Goods not cleared through the customs can enter the territory of Serbia both from the territory of Montenegro and from the territory of Kosovo. Unpaid taxes and other state duties significantly reduce the budget of the federal state; monthly losses caused by illegal import of cigarettes amount to about three billion dinars, and a single shipload of bananas cleared through the customs in Montenegro reduces the federal budget by 70 million German marks. It should not be neglected either that domestic goods get unfair competition in this way. The intention of the Government of FRY is therefore to do the only possible thing it can do to prevent the obvious problems in turnover of goods across these "borders" - to ensure that at import customs duties are paid according to federal regulations. After that, all goods can be brought into Serbia without any problems, regardless of whether they are coming from Hungary, Romania, Montenegro or Kosovo. The goods to be used by UNMIK and KFOR will be exempt from customs duties if they are accompanied by appropriate documentation.
According to the words of Vladan Begovic, director of the Federal Customs Administration, the only purpose of customs control is "that customs duties be charged pursuant federal regulations and that the money collected be paid to the federal budget".
The support that the Federal Customs Administration got from the authorities in Serbia primarily relies on the promise given to the voters on the eve of September and December elections last year that the economy would be returned to normal flows, that everything would be done to prevent smuggling being the main form of business operation. In just a single day at the administrative border with Montenegro and Kosovo, the control brought the sum of two million dinars to the state budget, and Serbian market was deprived of 4,500 packages of various foreign cigarettes and 152 musical CDs. Sixteen trailer trucks were stopped with 200 tons of bananas because the transporters did not have evidence of clearance through the customs. The value of the load was 200 thousand German marks.
Montenegrin authorities did not approve of the move of the Federal Customs Administration. They mostly link it to the blockades Milosevic's regime used to introduce against Montenegro whenever it saw fit, and interrupted the entire turnover of goods and services as of March 2000. Although immediately after the elections the new authorities abolished the decrees in this sense, Montenegrin Minister of the economy, Vojin Djukanovic characterised the latest decision of the Federal Customs Administration as “a new form of economic pressure exerted on Montenegro on the eve of the elections” and added that “Montenegro will parry by finding new markets, as before”.
Minister of trade of Montenegro, Ramo Bralic declared that “there are many democratic ways - through institutions, primarily the customs administration, public revenue administration and financial inspection for control of goods, other than customs checkpoints”. Director of Montenegrin customs administration, Miodrag Radusinovic, called setting up of checkpoints “the most radical measure”, but estimated that “from the professional aspect it is sustainable if it would adhere to the principle of free flow of goods, respecting the wishes of the exporters and users of goods to clear the goods through the customs and pay taxes in the place they themselves choose”. For the time being only Nebojsa Medojevic, economist from Podgorica, claims that “this is legalisation of the situation created after introduction of the blockade at the time of Milosevic and after the customs control of Montenegro had been taken over by federal administration.
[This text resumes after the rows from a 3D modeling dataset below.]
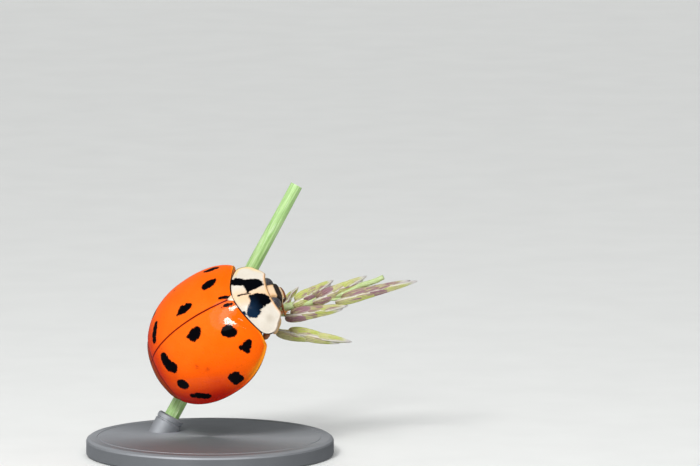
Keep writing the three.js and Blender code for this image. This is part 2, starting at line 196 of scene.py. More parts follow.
# %% Sums on sockets
class Value:
    """An output socket that takes part in Python sums."""

    def __init__(self, finish, socket):
        self.finish, self.socket = finish, socket

    def math(self, operation, *terms):
        return self.finish.node("Math", {"operation": operation}, dict(enumerate(terms)))

    def __add__(self, other):
        return self.math("ADD", self, other)

    def __sub__(self, other):
        return self.math("SUBTRACT", self, other)

    def __rsub__(self, other):
        return self.math("SUBTRACT", other, self)

    def __mul__(self, other):
        return self.math("MULTIPLY", self, other)

    def __abs__(self):
        return self.math("ABSOLUTE", self)

    def least(self, other):
        return self.math("MINIMUM", self, other)

    def most(self, other):
        return self.math("MAXIMUM", self, other)

    def sine(self):
        return self.math("SINE", self)

    def root(self):
        return self.math("SQRT", self)

    def fade(self, low, high):
        """0 below low and 1 above high, with a soft step between. low may be the larger."""
        settings = {"interpolation_type": "SMOOTHSTEP"}
        return self.finish.node("MapRange", settings, {
            "Value": self, "From Min": low, "From Max": high, "To Min": 0, "To Max": 1})

    __radd__, __rmul__ = __add__, __mul__


def colour(code):
    """A linear colour from a hex code as a painter would pick it on screen. Values pass."""
    if isinstance(code, Value):
        return code
    parts = [int(code[i:i + 2], 16) / 255 for i in (0, 2, 4)]
    return [*[c / 12.92 if c <= 0.04045 else ((c + 0.055) / 1.055) ** 2.4 for c in parts], 1]


class Finish:
    """A procedural material. It reads places in millimetres, in the frame it is given."""

    def __init__(self, name, frame=None, **fixed):
        self.material = bpy.data.materials.new(name)
        self.material.use_nodes = True
        self.tree = self.material.node_tree
        self.shader = self.tree.nodes["Principled BSDF"]
        for socket, value in fixed.items():
            self.shader.inputs[socket.replace("_", " ")].default_value = value
        still = (frame or Matrix.Identity(4)).inverted()
        self.here = self.node("Mapping", None, {
            "Vector": self.node("TexCoord", output=3), "Scale": [1 / MM] * 3,
            "Rotation": still.to_euler(), "Location": still.to_translation()})

    def feed(self, socket, value):
        if isinstance(value, Value):
            self.tree.links.new(value.socket, socket)
        else:
            socket.default_value = value

    def node(self, kind, settings=None, sockets=None, output=0):
        """A node: its type, its settings, then values or links for its sockets."""
        made = self.tree.nodes.new("ShaderNode" + kind)
        for key, value in (settings or {}).items():
            setattr(made, key, value)
        for key, value in (sockets or {}).items():
            self.feed(made.inputs[key], value)
        return Value(self, made.outputs[output])

    def along(self, *axes):
        """How far a place lies along each axis, 0 to 2."""
        return [self.node("SeparateXYZ", None, {0: self.here}, output=axis) for axis in axes]

    def stretched(self, vector, factors):
        return self.node("VectorMath", {"operation": "MULTIPLY"}, {0: vector, 1: factors})

    def grain(self, scale, detail, roughness=0.5, at=None):
        """Cloudy noise, about 0.2 to 0.8, with so many grains to a millimetre."""
        return self.node("TexNoise", None, {
            "Vector": at or self.here, "Scale": scale, "Detail": detail,
            "Roughness": roughness})

    def pits(self, scale, low, high):
        """0 at each of a scatter of points, to 1 between them."""
        return self.node("TexVoronoi", None, {"Vector": self.here, "Scale": scale}).fade(low, high)

    def gap(self, point):
        """How far a place is from a point."""
        return self.node("VectorMath", {"operation": "DISTANCE"},
                         {0: self.here, 1: point}, output=1)

    def carried(self, *names):
        """Numbers that the mesh carries for each vertex."""
        return [self.node("Attribute", {"attribute_name": name}, output=2) for name in names]

    def paint(self, ground, *washes):
        """A ground under washes, each a share and a paint. The last wash lies on top."""
        paint = colour(ground)
        for share, wash in washes:
            paint = self.node("Mix", {"data_type": "RGBA"},
                              {0: share, 6: paint, 7: colour(wash)}, output=2)
        return paint

    def set(self, socket, value):
        self.feed(self.shader.inputs[socket], value)

    def dress(self, roughness, height, depth, ground, *washes):
        """Roughness, bumps as deep as depth in millimetres for heights of 0 to 1, and paint."""
        self.set("Roughness", roughness)
        self.set("Normal", self.node("Bump", None, {
            "Height": height, "Distance": depth * MM, "Strength": 1}))
        self.set("Base Color", self.paint(ground, *washes))


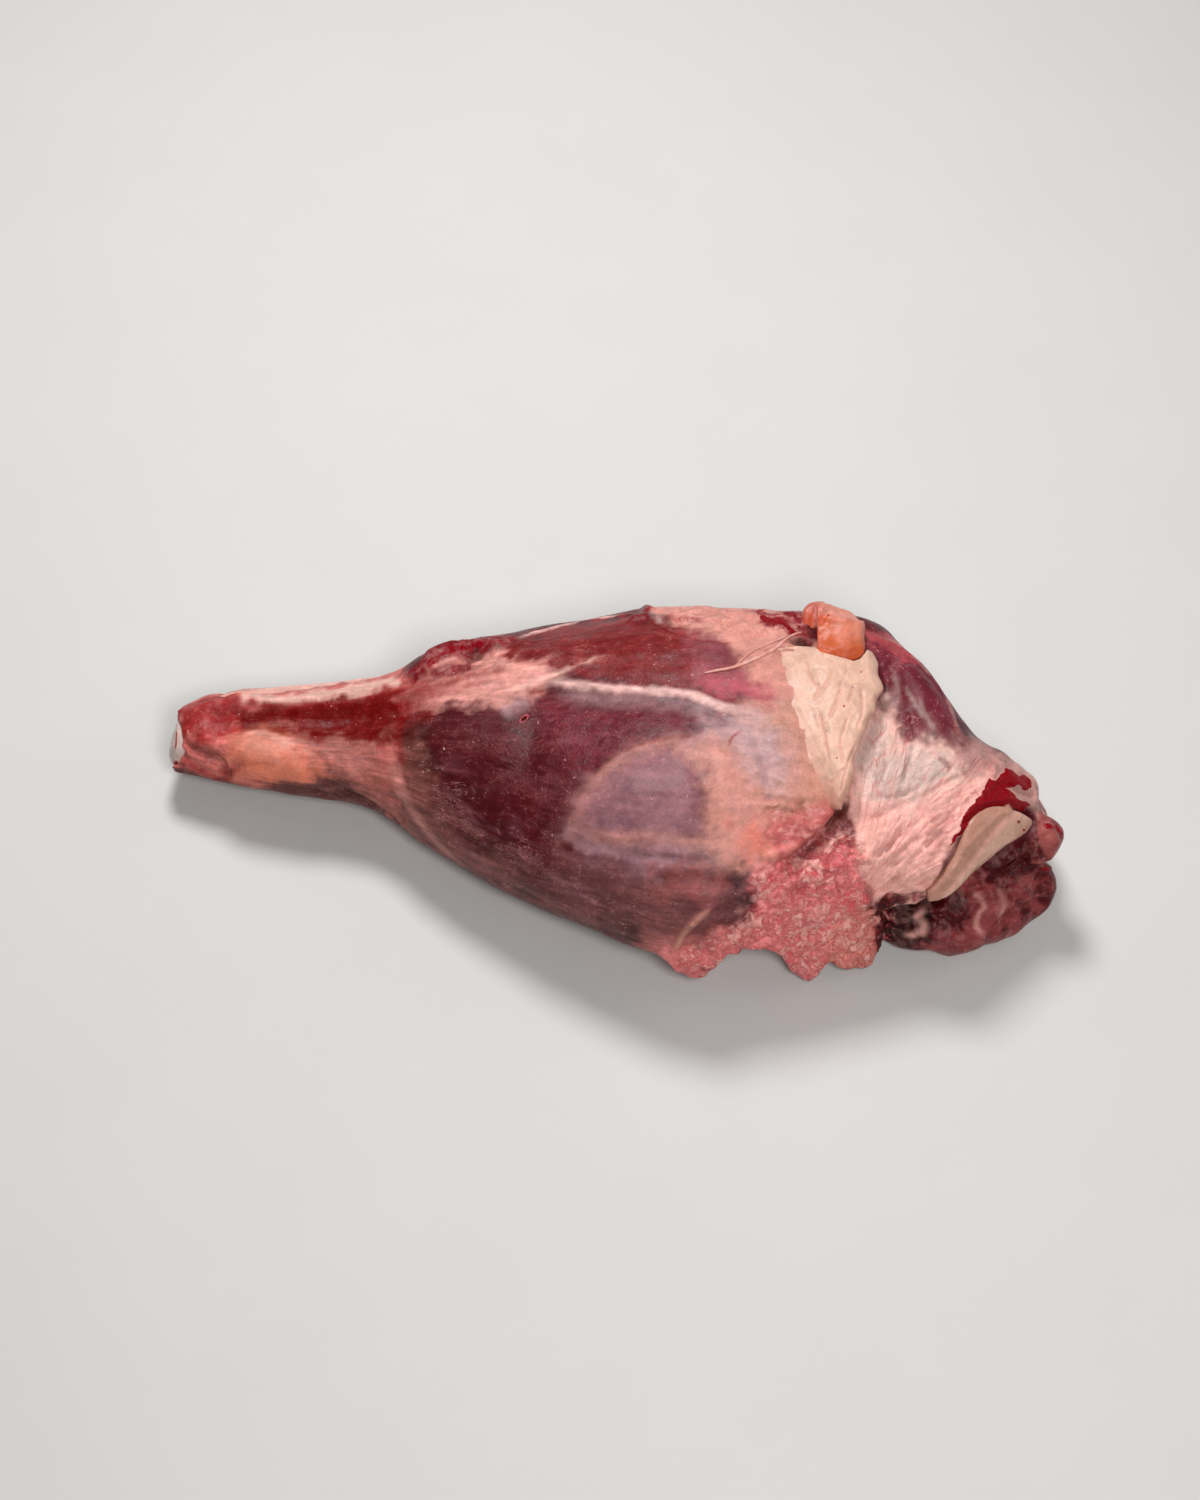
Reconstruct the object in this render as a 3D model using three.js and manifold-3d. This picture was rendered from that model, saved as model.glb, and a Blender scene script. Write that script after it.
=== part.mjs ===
// A raw horse leg: one whole limb, cut through the joint below the shank, skinned and lying on its side.
// Millimetres, +Z up. The shank points to -X, the shoulder to +X, and +Y is the far side of the limb.
// The flesh is one solid. The shank's bone, the gristle plate of the shoulder blade, the cap of fat and the
// block of fat beside it are separate tissues, each a solid of its own with a hair's gap to the flesh.
import * as THREE from "three";
import { mergeVertices } from "three/addons/utils/BufferGeometryUtils.js";
import Module from "manifold-3d";

const wasm = await Module();
wasm.setup();

// ---------------------------------------------------------------- driving dimensions

const GAP = 0.35; // between two tissues that touch
const SECTION_POWER = 0.9; // 1 is an ellipse, less is squarer

// The limb from the cut joint to the top of the shoulder: place of each section's centre and its half sizes.
const SECTIONS = [
  { x: -449, y: 93, z: 52, across: 33, up: 30 },
  { x: -424, y: 96, z: 55, across: 44, up: 36 },
  { x: -388, y: 92, z: 57, across: 51, up: 40 },
  { x: -346, y: 89, z: 57, across: 57, up: 43 },
  { x: -305, y: 88, z: 58, across: 62, up: 46 },
  { x: -263, y: 86, z: 59, across: 69, up: 51 },
  { x: -226, y: 78, z: 63, across: 83, up: 58 },
  { x: -195, y: 75, z: 66, across: 108, up: 66 },
  { x: -159, y: 65, z: 70, across: 127, up: 75 },
  { x: -107, y: 46, z: 78, across: 145, up: 85 },
  { x: -56, y: 34, z: 85, across: 164, up: 93 },
  { x: -5, y: 23, z: 90, across: 181, up: 99 },
  { x: 35, y: 16, z: 94, across: 193, up: 103 },
  { x: 85, y: 12, z: 97, across: 196, up: 106 },
  { x: 135, y: 16, z: 98, across: 188, up: 107 },
  { x: 185, y: 21, z: 98, across: 181, up: 105 },
  { x: 235, y: 27, z: 98, across: 175, up: 99 },
  { x: 275, y: 25, z: 105, across: 160, up: 84 },
  { x: 310, y: 0, z: 116, across: 134, up: 63 },
  { x: 335, y: -20, z: 120, across: 107, up: 53 },
  { x: 365, y: -30, z: 122, across: 67, up: 44 },
  { x: 395, y: -23, z: 116, across: 48, up: 34 },
  { x: 416, y: -19, z: 108, across: 27, up: 22 },
];
const LIMB_RINGS = 69;
const LIMB_SEGMENTS = 44;
const JOINT_CAP = 5; // how far the rounded ends stand out past the first and the last section
const SHOULDER_CAP = 11;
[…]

All the goods coming from Montenegro which have not been cleared through the customs and for which money has not been paid to the budget in Belgrade should be cleared through the customs; for the goods produced in Montenegro the difference in taxes will be paid like before. In this way the turnover will be legalised and there will be less corruption at the border crossings, less bribery and less evading than so far”. The European Union has granted trading preferences for Yugoslavia on November 23. Although this came into effect two and a half months ago and although it refers to 95 per cent of the goods, Yugoslav enterprises could not use it, because fifteen countries of united Europe demand that Yugoslavia "with a single stamp” certify the needed papers at all border crossings, in other words that Yugoslav origin of the exported goods be guaranteed by a single customs administration, at least for as long as it is not legally decided otherwise. As Montenegro insisted on its own customs seal with which it certifies tariff-free export of aluminum products as of September 18, 2000, based on the acquired political preference in the European Union, EU countries concluded that the Federal Customs Administration does not carry out customs control on the whole territory of FRY, but that there are practically two customs controls in the country.
This fact is contrary to the stand of the fifteen European countries that Yugoslavia is “a single entity”, so that the approved customs preferences simply are not in effect any more. The EU did the only thing it could do: it gave FRY and Montenegro an opportunity to reach an agreement by March 31 on a single customs control and promised that it would return at least half of the paid customs duties to all the Yugoslav exporters who have in the meantime sold their goods on the EU market.
Yugoslav government and the National Bank of Yugoslavia are doing their best to set right some of the observed problems and at the same time meet the requirements set by the EU and rules of the World Trade Organisation. The new customs law which is in preparation will standardise the customs tariff in the whole country and reduce them to the average of five per cent, that is, to the level of Montenegrin one. The National Bank proposed passing of a special law which would temporarily enable payment operations on the territory of FRY in foreign currency with the intention to prevent interruption of trade among subjects on the territory of FRY.
Legal subjects and entrepreneurs from Serbia were obliged to sell the obtained foreign currency to a bank authorised for business operations with foreign subjects. In the meantime Montenegrin authorities promised the Federal Customs Administration that federal customs officials will be enabled to return to five border crossings between Montenegro and Albanian, Croatia and B&H. Whether this means that the authorities in Montenegro are ready to accept the explanation that setting up of nine customs checkpoints is not a political move of Belgrade aimed against Montenegro, nor an attempt to create new state borders as the leaders of Kosovo Serbs have presented it, but just a sign of introducing order in the state, will very soon become clear.